Pedro Álvares Cabral é o descobridor oficial do Brasil – veio oficialmente, tomou posse, rezou missa e fez com que o mundo soubesse. Mas não é o descobridor cronológico: antes dele, pelo menos três outros navegadores estiveram em nossas atuais costas – um português seguido de dois espanhóis. O primeiro foi Duarte Pacheco, ainda em 1498. Tudo indica que o experiente explorador esteve em Belém e foi subindo até a futura Caracas. Sua missão talvez fosse saber se havia terra que valesse uma esquadra maior – a de Cabral.

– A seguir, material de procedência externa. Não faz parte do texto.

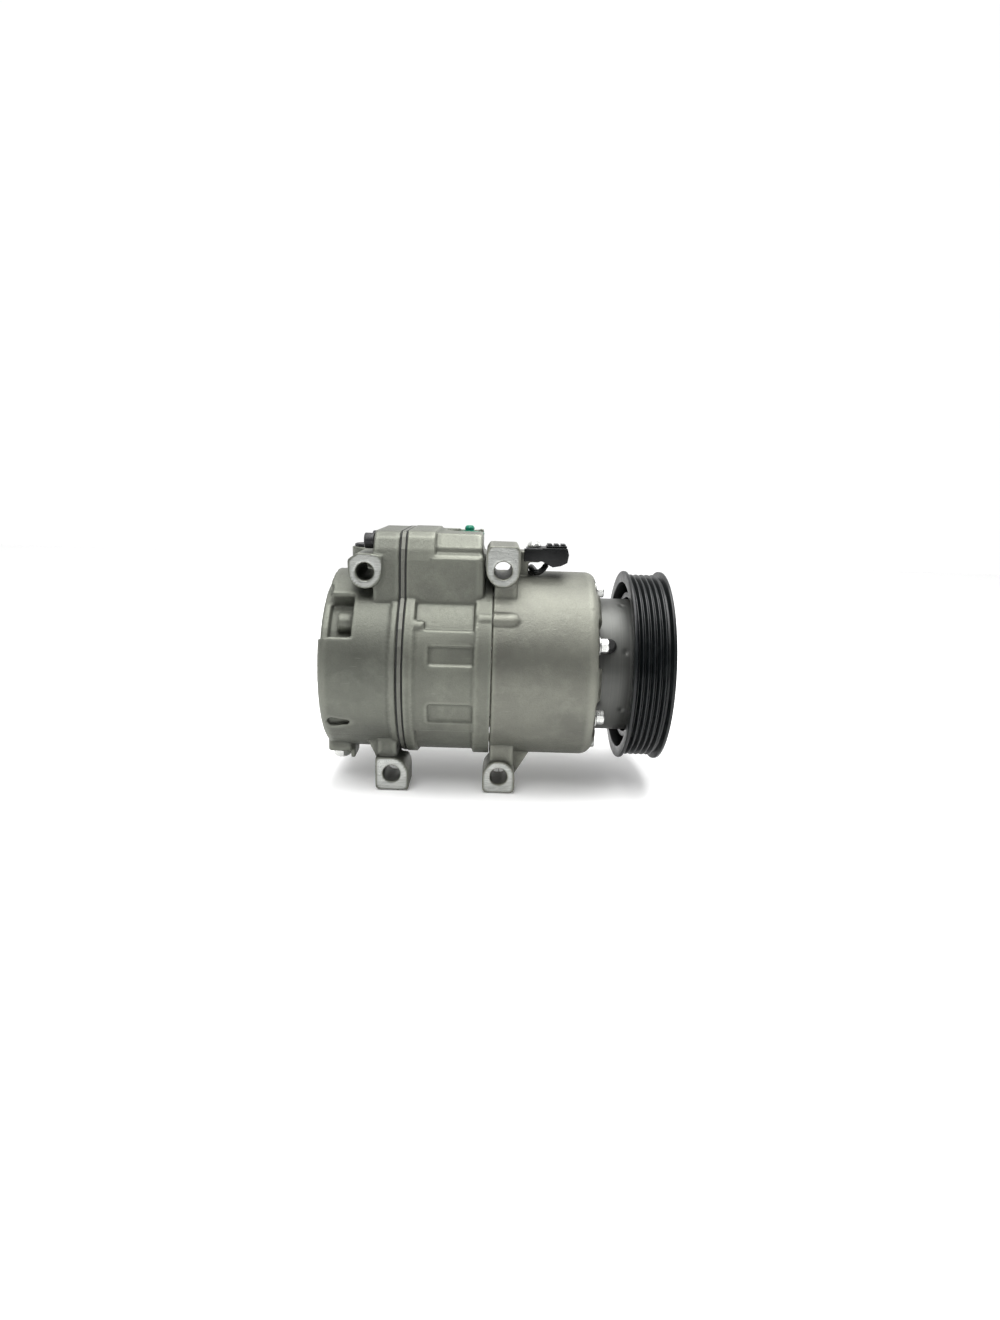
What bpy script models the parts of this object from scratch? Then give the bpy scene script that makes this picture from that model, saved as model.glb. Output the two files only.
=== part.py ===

O segundo veio em janeiro de 1500: Vicente Pinzón, que havia descoberto a América junto com Colombo. O espanhol foi o primeiro a cruzar a linha do Equador e, sem estrela polar para se guiar, bateu no Nordeste e foi subindo até a Flórida.
Logo atrás dele, em fevereiro, chegou seu primo Diego de Lepe. O curioso é que, apesar de nomear várias regiões, não tomaram posse: sabiam muito bem que estavam em território que era de Portugal pelo Tratado de Tordesilhas.